A pedophile with a sexual interest in the victim would have had no reason to write a note. A burglar would have had no reason to write a note. Someone "out to get" the Ramseys would have had no reason to write a ransom note, and if he'd desired a note of any kind would have prepared one ahead of time. Someone entering the house with the intent to kidnap would have written his note ahead of time. Someone who'd entered the house with some other motive, but who decided at the last minute to kidnap JonBenet, would not have wanted or needed to write such a long, detailed note, dotting every i and crossing every t. Someone intending to "frame" Patsy or John by making it look like one of them wrote the note would not have written it in his own hand, however disguised, but attempted a forgery. Yet none of the professionals who've examined the note have ever even suggested forgery. John was "ruled out," and Patsy deemed "unlikely." Comparisons with Patsy's hand have focused on certain letter by letter "matches," but her overall style is radically different from that of the note, as I have demonstrated. I can think of no other motive -- nor have I ever seen any other motive presented by anyone over 20 years of heated discussion of this case. While it's possible to speculate about some diabolically clever person whose only motive was to sow confusion, that takes us well beyond the realm of reasonable doubt, as anyone accused of any crime could easily invent such a person, out to make him look bad.
Once an intruder is ruled out, then, as painful as it is, we have no other choice but to focus on the three remaining members of the Ramsey household: Patsy, Burke and John. And while the debate has raged for so many years as to which of these three could have committed the crime, or, indeed, whether all three were in it together, there is yet another fact, universally agreed on, that enables us, finally, to decide:
First thing in the morning, shortly after the ransom note is discovered, Patsy Ramsey calls 911, reporting that her daughter has been kidnapped. Fact! Patsy is the one who makes that call. John later claims, for good reason, that he told her to make it -- and she agrees -- but this is NOT a fact. That claim, which becomes their "official" version of what happened, is contradicted by a very different version, offered by Patsy when interviewed for an A&E special:
The rest of Patsy's statement has been cut in this version.
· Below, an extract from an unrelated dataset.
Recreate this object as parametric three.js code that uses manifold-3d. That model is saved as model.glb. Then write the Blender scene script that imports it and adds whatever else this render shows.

Here is her full statement, from a transcript of the original documentary:
Man: The ransom note said, speaking to anyone about your situation such as the police, FBI etc., will result in your daughter being beheaded. If we catch you talking to a stray dog, she dies.If the call had been made while the two of them were together in the kitchen, with him telling her to make the call, why would she later state that she told him she was going to make the call, and then "ran downstairs" to make it while he "ran to check on Burke," whose room was UPstairs. As is evident from the video, John is sitting right next to her when she offers this version, and does not blink an eye. We may never know which version is the correct one, or whether both are fabrications, but what we DO know is that there is no basis for concluding that John told Patsy to make that call. And good reason to conclude that she made the call of her own volition, and against his will. As we shall see.
Patsy - "I said, 'I'm going to call the police and he said OK. And I think he ran to check on Burke. And I ran downstairs and, you know, dialed 911."
We must move now from the fact of the 911 call to the logic behind it. Which returns us to the all important "ransom note." If there was no intruder (see above), then the only possible motive for writing such a note would be to stage a kidnapping. And the only way to stage a kidnapping is to get the body of the victim out of the house before the police are called. Clearly, therefore, the person who wrote that note would NOT have wanted the police called while the body was lying in the basement, waiting to be discovered. Thus the FACT that Patsy is the one who called 911 tells us she could not have been the one who wrote it. Nor could she have been involved in staging the kidnapping, or she would not have wanted to make that call. While one might be tempted to suggest that Patsy wrote the note and an innocent John, with no knowledge of what she had done, forced her to call against her will, on a little reflection it's easy to see the flaw in such reasoning: if Patsy had written the note she would certainly have resisted any effort on John's part to induce her to call 911, and in the face of such resistance there is no reason on Earth why John could not have picked up the receiver and made the call himself.
Thus: based on the FACTS, and clear inferences based on those facts, we can rule out an intruder and we can rule out Patsy. Burke was clearly too young to have written that note. Leaving only John as the mastermind behind both the note and the kidnap staging in general. And once we realize that the note could only have been written by John, with no involvement from Patsy, then the identity of the killer should be obvious. While it's been argued that Burke could be the one who killed his sister, with his parents covering for him, once Patsy is ruled out that theory becomes extremely unlikely. (For a thorough discussion of Burke's possible involvement see my blog post here.)
For me, this is the essence of the case. And while it's possible to raise all sorts of objections, based on this that or the other little detail which might seem to implicate Patsy, Burke or even an intruder, in every case we are dealing with assumptions and speculations, NOT facts. As I see it, the undisputed facts point in one direction and one direction only. All else is conjecture.
Could I be wrong? Yes, of course. However, in the immortal words of the legendary detective known to the world as "Monk": "I don't think so."